Direction
Show each line of the data below that has the string "with" in it.

Source excerpt
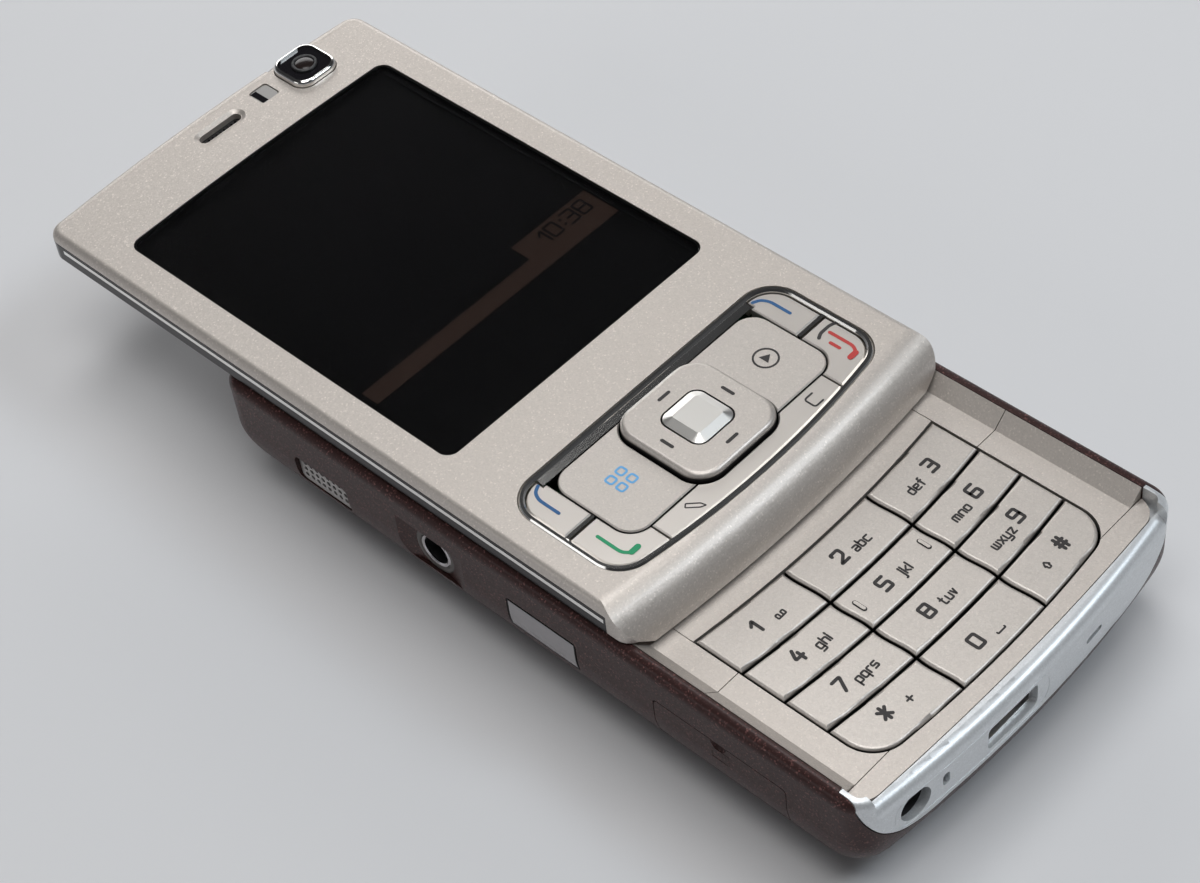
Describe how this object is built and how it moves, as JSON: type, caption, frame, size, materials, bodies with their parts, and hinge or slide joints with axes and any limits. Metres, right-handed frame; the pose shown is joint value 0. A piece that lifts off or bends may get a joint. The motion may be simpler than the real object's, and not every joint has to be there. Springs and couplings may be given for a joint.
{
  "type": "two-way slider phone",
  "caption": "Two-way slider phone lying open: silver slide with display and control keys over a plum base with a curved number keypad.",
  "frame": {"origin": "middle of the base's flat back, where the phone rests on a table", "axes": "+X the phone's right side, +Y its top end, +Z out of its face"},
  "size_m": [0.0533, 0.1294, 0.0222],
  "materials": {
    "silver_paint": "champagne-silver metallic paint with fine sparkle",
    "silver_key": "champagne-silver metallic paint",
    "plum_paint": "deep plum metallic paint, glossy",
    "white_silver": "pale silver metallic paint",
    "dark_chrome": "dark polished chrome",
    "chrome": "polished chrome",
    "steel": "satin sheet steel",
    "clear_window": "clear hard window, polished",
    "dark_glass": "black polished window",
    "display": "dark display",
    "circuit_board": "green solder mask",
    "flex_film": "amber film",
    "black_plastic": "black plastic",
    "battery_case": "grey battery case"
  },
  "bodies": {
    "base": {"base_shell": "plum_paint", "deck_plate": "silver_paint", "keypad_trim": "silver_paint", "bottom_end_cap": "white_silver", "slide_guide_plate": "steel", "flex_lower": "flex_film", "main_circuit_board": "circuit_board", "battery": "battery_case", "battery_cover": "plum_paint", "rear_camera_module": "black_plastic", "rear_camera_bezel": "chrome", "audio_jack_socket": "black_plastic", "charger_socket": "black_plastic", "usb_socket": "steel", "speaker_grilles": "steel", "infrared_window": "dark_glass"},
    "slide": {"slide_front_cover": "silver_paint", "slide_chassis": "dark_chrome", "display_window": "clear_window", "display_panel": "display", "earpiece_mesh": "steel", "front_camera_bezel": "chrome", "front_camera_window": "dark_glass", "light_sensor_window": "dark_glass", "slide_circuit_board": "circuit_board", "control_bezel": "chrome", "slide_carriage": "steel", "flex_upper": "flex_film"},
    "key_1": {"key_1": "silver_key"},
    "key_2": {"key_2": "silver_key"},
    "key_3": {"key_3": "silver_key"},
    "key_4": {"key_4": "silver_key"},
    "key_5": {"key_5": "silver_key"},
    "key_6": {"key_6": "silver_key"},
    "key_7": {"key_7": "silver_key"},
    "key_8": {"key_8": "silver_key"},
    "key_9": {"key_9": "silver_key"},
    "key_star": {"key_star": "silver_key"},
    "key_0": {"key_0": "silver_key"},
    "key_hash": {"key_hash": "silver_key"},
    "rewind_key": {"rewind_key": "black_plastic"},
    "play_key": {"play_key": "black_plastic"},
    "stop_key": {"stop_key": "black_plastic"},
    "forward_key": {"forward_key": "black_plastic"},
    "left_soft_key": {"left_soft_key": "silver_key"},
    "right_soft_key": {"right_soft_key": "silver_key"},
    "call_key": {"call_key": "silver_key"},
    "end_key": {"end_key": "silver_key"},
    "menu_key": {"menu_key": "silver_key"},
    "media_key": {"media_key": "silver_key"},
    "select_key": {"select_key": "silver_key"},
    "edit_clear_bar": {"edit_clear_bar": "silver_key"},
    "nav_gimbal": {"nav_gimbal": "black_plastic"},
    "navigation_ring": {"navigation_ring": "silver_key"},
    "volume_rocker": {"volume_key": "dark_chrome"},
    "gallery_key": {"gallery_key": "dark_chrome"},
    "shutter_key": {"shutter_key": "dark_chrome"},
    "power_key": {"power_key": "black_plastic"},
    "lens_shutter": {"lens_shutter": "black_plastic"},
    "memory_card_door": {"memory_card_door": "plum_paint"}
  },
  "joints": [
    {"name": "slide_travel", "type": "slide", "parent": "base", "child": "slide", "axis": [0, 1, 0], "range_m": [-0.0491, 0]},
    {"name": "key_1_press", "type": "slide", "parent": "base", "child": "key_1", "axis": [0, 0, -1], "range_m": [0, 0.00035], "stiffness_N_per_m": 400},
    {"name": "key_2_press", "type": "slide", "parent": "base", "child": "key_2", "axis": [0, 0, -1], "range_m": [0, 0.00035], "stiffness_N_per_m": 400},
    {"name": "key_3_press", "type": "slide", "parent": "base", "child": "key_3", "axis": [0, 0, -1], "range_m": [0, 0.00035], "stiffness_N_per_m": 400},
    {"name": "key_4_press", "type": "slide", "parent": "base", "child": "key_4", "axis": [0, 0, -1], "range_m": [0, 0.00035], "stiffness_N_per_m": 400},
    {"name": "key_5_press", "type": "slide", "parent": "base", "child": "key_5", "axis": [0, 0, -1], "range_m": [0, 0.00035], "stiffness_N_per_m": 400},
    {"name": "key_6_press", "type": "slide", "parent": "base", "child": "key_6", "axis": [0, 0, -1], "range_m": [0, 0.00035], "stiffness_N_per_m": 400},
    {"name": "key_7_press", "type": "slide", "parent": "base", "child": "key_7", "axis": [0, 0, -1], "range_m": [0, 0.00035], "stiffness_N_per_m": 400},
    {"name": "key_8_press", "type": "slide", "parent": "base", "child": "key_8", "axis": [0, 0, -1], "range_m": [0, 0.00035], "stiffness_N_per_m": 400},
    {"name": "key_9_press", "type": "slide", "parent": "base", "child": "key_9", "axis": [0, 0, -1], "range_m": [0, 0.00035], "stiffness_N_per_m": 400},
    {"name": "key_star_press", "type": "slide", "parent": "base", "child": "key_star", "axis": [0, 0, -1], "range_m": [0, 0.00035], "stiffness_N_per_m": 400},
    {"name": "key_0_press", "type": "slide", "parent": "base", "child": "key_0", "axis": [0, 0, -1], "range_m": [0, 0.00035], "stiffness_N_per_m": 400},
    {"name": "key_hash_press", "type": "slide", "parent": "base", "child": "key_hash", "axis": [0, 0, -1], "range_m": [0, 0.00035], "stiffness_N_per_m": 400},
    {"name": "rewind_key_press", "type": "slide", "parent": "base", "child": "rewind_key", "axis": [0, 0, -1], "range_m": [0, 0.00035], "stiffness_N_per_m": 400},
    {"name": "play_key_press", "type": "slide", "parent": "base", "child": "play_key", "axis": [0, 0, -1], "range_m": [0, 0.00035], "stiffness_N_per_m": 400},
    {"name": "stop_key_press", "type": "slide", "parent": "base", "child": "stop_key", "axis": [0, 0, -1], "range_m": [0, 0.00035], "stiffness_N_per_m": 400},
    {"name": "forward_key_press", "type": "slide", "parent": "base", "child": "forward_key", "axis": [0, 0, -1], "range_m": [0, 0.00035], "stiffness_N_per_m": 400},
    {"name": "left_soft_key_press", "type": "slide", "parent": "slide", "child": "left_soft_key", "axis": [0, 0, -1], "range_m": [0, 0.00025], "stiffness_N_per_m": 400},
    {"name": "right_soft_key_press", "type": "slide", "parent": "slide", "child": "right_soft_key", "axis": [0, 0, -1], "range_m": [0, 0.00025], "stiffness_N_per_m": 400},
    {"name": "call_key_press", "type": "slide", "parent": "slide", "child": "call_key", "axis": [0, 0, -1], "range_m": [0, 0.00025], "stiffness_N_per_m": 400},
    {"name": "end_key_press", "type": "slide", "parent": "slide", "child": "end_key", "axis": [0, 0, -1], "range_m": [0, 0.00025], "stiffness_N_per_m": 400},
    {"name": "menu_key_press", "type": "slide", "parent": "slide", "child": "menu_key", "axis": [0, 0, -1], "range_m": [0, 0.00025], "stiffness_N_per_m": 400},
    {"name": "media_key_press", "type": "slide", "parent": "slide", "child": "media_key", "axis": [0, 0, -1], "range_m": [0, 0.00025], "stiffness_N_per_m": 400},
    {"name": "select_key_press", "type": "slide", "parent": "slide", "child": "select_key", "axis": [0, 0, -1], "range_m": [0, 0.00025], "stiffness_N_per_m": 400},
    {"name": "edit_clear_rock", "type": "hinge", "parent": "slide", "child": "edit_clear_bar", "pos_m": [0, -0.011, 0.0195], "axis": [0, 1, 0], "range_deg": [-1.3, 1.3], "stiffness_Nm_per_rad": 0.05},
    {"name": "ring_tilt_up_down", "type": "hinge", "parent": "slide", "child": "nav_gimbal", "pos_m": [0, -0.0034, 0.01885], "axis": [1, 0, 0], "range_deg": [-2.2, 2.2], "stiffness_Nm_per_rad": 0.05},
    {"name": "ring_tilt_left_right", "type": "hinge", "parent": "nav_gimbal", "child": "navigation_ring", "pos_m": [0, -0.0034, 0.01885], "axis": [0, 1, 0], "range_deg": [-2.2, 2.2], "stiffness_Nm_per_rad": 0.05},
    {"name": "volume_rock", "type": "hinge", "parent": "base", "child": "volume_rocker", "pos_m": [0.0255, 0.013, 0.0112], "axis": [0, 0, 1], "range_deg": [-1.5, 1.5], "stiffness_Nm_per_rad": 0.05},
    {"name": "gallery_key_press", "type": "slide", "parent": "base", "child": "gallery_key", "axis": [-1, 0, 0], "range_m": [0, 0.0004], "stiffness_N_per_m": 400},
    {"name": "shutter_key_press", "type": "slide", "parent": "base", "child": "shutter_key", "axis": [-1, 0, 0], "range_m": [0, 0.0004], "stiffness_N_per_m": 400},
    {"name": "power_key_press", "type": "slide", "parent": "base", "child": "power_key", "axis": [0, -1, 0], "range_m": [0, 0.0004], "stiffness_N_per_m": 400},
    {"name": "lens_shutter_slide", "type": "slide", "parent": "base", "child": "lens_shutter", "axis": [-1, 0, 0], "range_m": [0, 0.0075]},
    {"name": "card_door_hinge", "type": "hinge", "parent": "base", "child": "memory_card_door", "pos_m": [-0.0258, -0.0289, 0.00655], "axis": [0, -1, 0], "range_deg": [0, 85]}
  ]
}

Task result
Describe how this object is built and how it moves, as JSON: type, caption, frame, size, materials, bodies with their parts, and hinge or slide joints with axes and any limits. Metres, right-handed frame; the pose shown is joint value 0. A piece that lifts off or bends may get a joint. The motion may be simpler than the real object's, and not every joint has to be there. Springs and couplings may be given for a joint.
  "caption": "Two-way slider phone lying open: silver slide with display and control keys over a plum base with a curved number keypad.",
    "silver_paint": "champagne-silver metallic paint with fine sparkle",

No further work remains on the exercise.